Lee G. realized he was gay during his high school days, but even before then he thought he was a bit different from other boys. For one, other boys were interested in girls while he was not.
His friends harassed him, casually saying things like, “you are so much like a gay guy, why are you so girlish?” When his friends took issue with him, he asked himself whether his behavior was weird. Instead of acting naturally, he started trying to censor himself. He was ashamed and considered doing activities he thought of as “manly,” even though he didn’t want to.
School didn’t help. Lee G. said one of his teachers even said comments like “bestiality will be legalized if same-sex marriage is legalized; how promiscuous and dirty homosexuals are; how negative their influence is … ” When he heard this, his heart was about to burst and he began trembling, it was so stressful. His face felt flushed, and he looked down so no one could see his reaction.
He wanted to refute the teacher. But he also knew that college admission application deadlines were approaching. What if the teacher lashed out, or said that he was lazy in his student record?
What Lee G. needed was information. He searched the internet for information on being gay. He watched foreign YouTubers, especially American gay YouTubers. He also read library books on LGBT issues.
But he didn’t seek support through school counselors since he doubted whether they would keep his sexual orientation secret. Adults around him were usually not LGBT friendly, and nothing he saw gave him reason to think the counselors were more open to LGBT people or aware of the issues LGBT youth face.

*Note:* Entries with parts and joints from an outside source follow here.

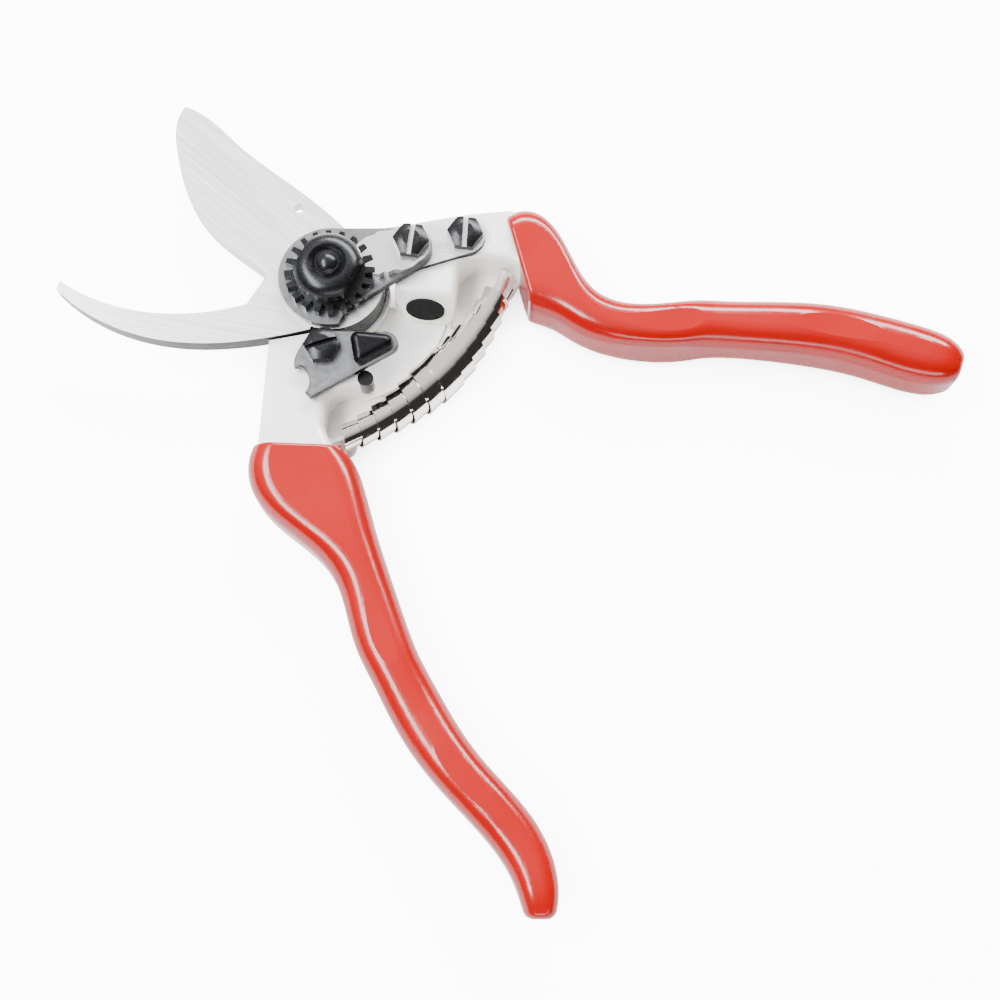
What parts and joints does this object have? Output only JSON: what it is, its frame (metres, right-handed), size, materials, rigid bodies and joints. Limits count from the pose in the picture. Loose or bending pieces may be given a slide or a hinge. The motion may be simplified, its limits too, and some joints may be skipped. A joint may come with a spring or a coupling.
{
  "type": "pruning shears",
  "caption": "Bypass pruning shears, open: curved cutting blade, hooked counter blade, toothed pivot nut, volute spring, thumb catch and two coated handles.",
  "frame": {"origin": "on the pivot axis, at the flat underside of the pivot bolt's head, which is the surface the shears lie on", "axes": "+Z along the pivot axis towards the nut; +X along the fixed handle towards its butt; the hook blade points to -X; the blades open by turning the swinging side about Z"},
  "size_m": [0.2082, 0.1777, 0.0263],
  "materials": {
    "cast_aluminium": "satin casting",
    "red_coat": "glossy dipped plastic",
    "bright_steel": "ground, lines along the hook",
    "blade_steel": "ground and polished",
    "black_steel": "black oxide, satin",
    "polished_steel": "bright plated",
    "spring_steel": "bright nickel",
    "black_rubber": "matt",
    "bushing_bronze": "plain"
  },
  "bodies": {
    "fixed_side": {"fixed_handle": "cast_aluminium", "fixed_grip": "red_coat", "hook_blade": "bright_steel", "lock_plate": "black_steel", "toothed_segment": "polished_steel", "pivot_nut": "black_steel", "pivot_bolt": "black_steel", "shock_absorber": "black_rubber", "upper_spring_stud": "spring_steel", "segment_screw": "black_steel", "anvil_screw": "black_steel", "volute_spring": "spring_steel"},
    "swing_side": {"swing_handle": "cast_aluminium", "swing_grip": "red_coat", "cutting_blade": "blade_steel", "blade_screw": "black_steel", "pivot_bushing": "bushing_bronze", "stop_pin": "black_steel", "lower_spring_stud": "spring_steel", "catch_screw": "black_steel", "catch_washer": "spring_steel"},
    "catch": {"thumb_catch": "black_steel"}
  },
  "joints": [
    {"name": "pivot", "type": "hinge", "parent": "fixed_side", "child": "swing_side", "pos_m": [0, 0, 0.0095], "axis": [0, 0, 1], "range_deg": [0, 50], "stiffness_Nm_per_rad": 2, "springref_deg": -14.32, "deforming": ["volute_spring"]},
    {"name": "catch_turn", "type": "hinge", "parent": "swing_side", "child": "catch", "pos_m": [0.0006, -0.0173, 0.0163], "axis": [0, 0, 1], "range_deg": [-20, 0]}
  ]
}
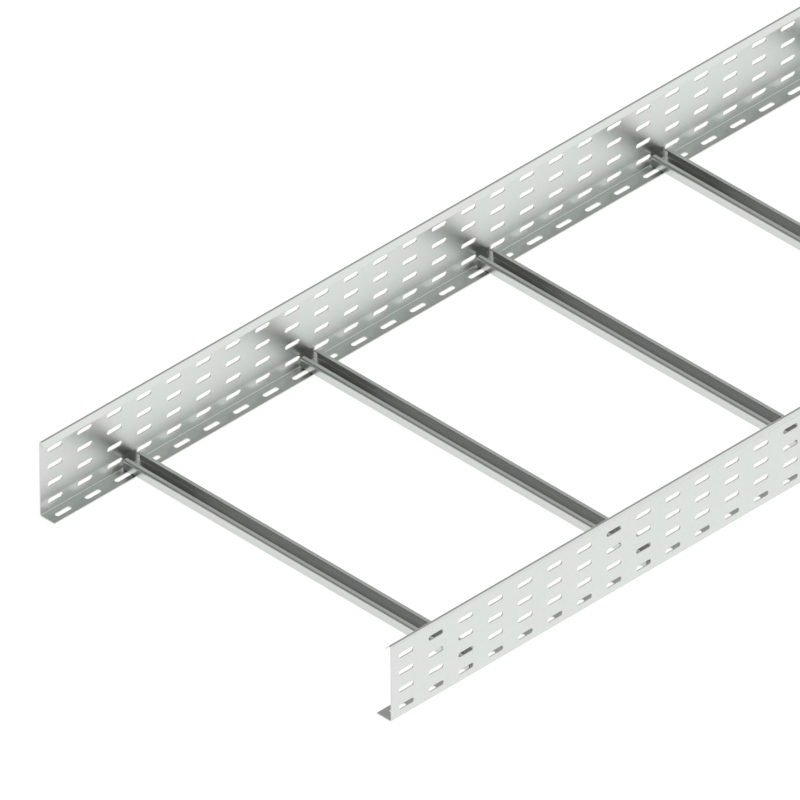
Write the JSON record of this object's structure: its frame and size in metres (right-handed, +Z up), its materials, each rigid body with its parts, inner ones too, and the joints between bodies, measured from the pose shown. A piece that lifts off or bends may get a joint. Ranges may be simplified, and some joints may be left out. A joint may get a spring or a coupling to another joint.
{
  "type": "cable ladder section",
  "caption": "Straight cable ladder section: slotted sheet-steel side rails with a folded flange and lip, joined by open C-profile rungs.",
  "frame": {"origin": "centre of the underside, midway between the rails and between the ends", "axes": "+X along the ladder, +Y across it towards the left rail, +Z up, from the flanges to the lips"},
  "size_m": [3, 0.6, 0.11],
  "materials": {
    "galvanised_rail": "strip-galvanised sheet, satin",
    "galvanised_rung": "strip-galvanised sheet, satin"
  },
  "bodies": {
    "root": {"side_rail_left": "galvanised_rail", "side_rail_right": "galvanised_rail", "rung_1": "galvanised_rung", "rung_2": "galvanised_rung", "rung_3": "galvanised_rung", "rung_4": "galvanised_rung", "rung_5": "galvanised_rung", "rung_6": "galvanised_rung", "rung_7": "galvanised_rung", "rung_8": "galvanised_rung", "rung_9": "galvanised_rung", "rung_10": "galvanised_rung"}
  },
  "joints": []
}
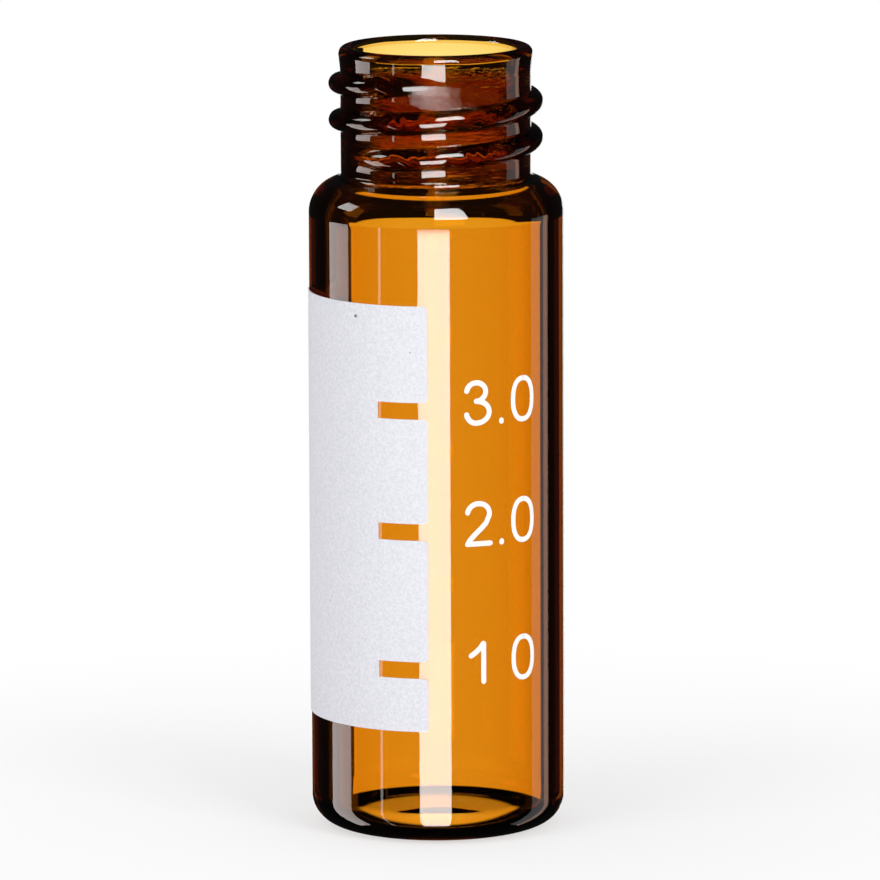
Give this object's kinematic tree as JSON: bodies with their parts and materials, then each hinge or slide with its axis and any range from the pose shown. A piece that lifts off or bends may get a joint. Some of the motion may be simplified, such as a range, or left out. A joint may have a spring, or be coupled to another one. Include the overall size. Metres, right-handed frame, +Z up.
{
  "type": "glass sample vial",
  "caption": "Slim amber glass sample vial with a screw-thread neck, open rounded mouth, flat base, a notched white write-on patch and printed filling marks.",
  "frame": {"origin": "centre of the base, at the level of the surface the vial stands on", "axes": "+Z up the vial's axis and out of the mouth; -Y is the front, where the right-hand border of the write-on patch is, and the patch runs from there towards -X"},
  "size_m": [0.0148, 0.0148, 0.0455],
  "materials": {
    "amber_glass": "clear polished amber tubing glass",
    "white_enamel": "matt fired enamel for writing on"
  },
  "bodies": {
    "root": {"glass_body": "amber_glass", "write_on_patch": "white_enamel"}
  },
  "joints": []
}
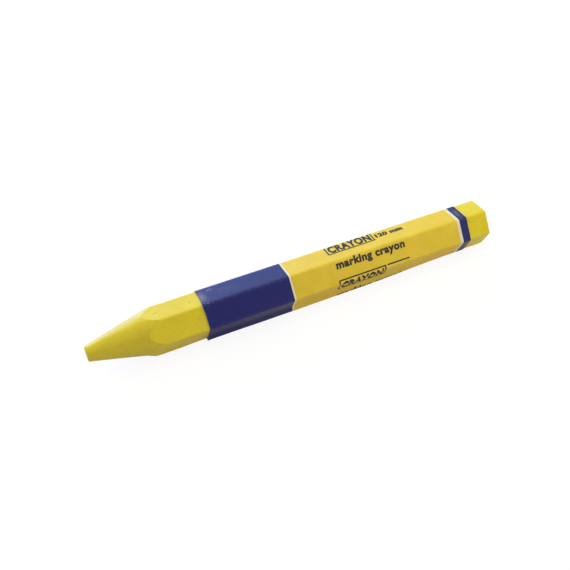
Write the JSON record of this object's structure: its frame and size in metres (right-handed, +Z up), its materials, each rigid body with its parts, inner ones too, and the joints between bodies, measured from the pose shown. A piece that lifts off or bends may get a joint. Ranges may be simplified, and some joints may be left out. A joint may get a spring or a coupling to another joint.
{
  "type": "wax marking crayon",
  "caption": "Hexagonal wax marking crayon with a blunt sharpened cone at one end and a glued printed paper wrapper, lying on one flat.",
  "frame": {"origin": "on the surface the crayon lies on, under the middle of its length and width", "axes": "+X along the stick from the writing tip to the butt end, +Z up, square to the flat it lies on"},
  "size_m": [0.12, 0.0132, 0.0119],
  "materials": {
    "wax": "matte",
    "printed_paper": "satin",
    "paper_glue": "satin"
  },
  "bodies": {
    "root": {"wax_stick": "wax", "paper_wrapper": "printed_paper", "lap_glue": "paper_glue"}
  },
  "joints": []
}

Looking back, Lee G. thinks it would have been helpful if there was at least one teacher he could trust. Now, he’s hoping to become that teacher, and is studying hard to prepare for the teacher certification examination while also taking college classes. He studies at the library from 9 a.m. until 10 p.m. when the library closes. Then he studies more at home before going to bed.
Not only does he want to support LGBT students, he wants to reform South Korea’s education structure. He thinks it would be interesting to start by working and studying with teachers who also speak out for LGBT rights.